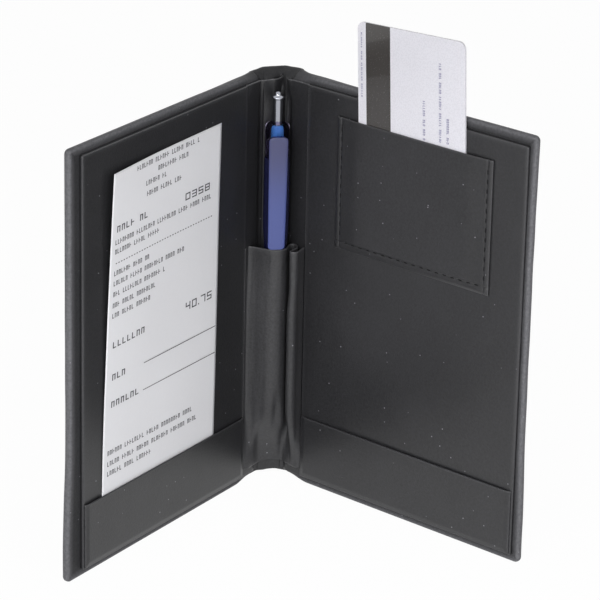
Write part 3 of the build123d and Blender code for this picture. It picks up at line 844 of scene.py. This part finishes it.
turn = np.radians(np.arange(233, 330, 15))
round_pen = np.stack([pen_x + sleeve_radius * np.cos(turn), pen_y + sleeve_radius * np.sin(turn)], -1)
left_fold_line, right_fold_line = on_plan(-1, 0, 0.05), on_plan(1, 0, 0.05)
mouth_left, mouth_middle, mouth_right = split_line([
    left_fold_line,
    *behind((-11.5, 1.6), (-10.6, 2.7), (-9.4, 2.6), (-7.9, 1.8), (-6.4, 0.8), (-5.1, -0.1)),
    *round_pen,
    *behind((5.5, 1.3), (6.2, 3.2), (7.4, 4.4), (8.6, 3.8), (9.0, 2.4), (8.6, 0.4), (7.0, -1.9), (5.6, -3.4)),
    *behind((5.4, -4.7), (6.3, -5.5), (7.6, -5.6), (8.8, -4.9), (9.8, -3.3), (10.8, -1.8)),
    right_fold_line,
], -4.5, 4.6)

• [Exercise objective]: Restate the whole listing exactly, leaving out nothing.

• [Solved problem]:
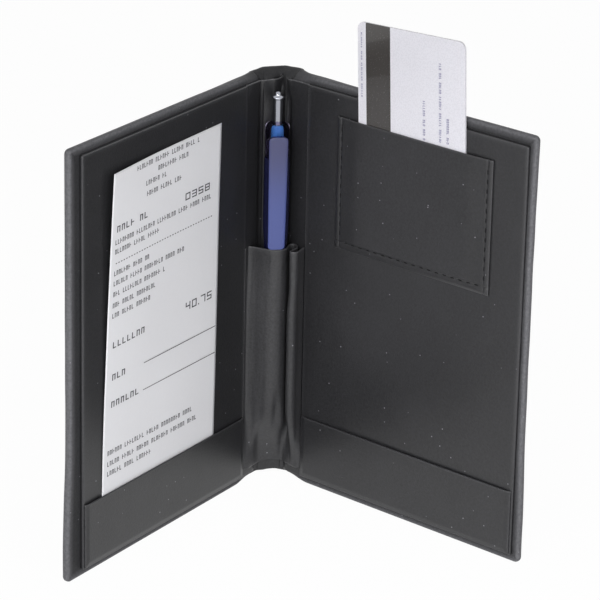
Write part 3 of the build123d and Blender code for this picture. It picks up at line 844 of scene.py. This part finishes it.
turn = np.radians(np.arange(233, 330, 15))
round_pen = np.stack([pen_x + sleeve_radius * np.cos(turn), pen_y + sleeve_radius * np.sin(turn)], -1)
left_fold_line, right_fold_line = on_plan(-1, 0, 0.05), on_plan(1, 0, 0.05)
mouth_left, mouth_middle, mouth_right = split_line([
    left_fold_line,
    *behind((-11.5, 1.6), (-10.6, 2.7), (-9.4, 2.6), (-7.9, 1.8), (-6.4, 0.8), (-5.1, -0.1)),
    *round_pen,
    *behind((5.5, 1.3), (6.2, 3.2), (7.4, 4.4), (8.6, 3.8), (9.0, 2.4), (8.6, 0.4), (7.0, -1.9), (5.6, -3.4)),
    *behind((5.4, -4.7), (6.3, -5.5), (7.6, -5.6), (8.8, -4.9), (9.8, -3.3), (10.8, -1.8)),
    right_fold_line,
], -4.5, 4.6)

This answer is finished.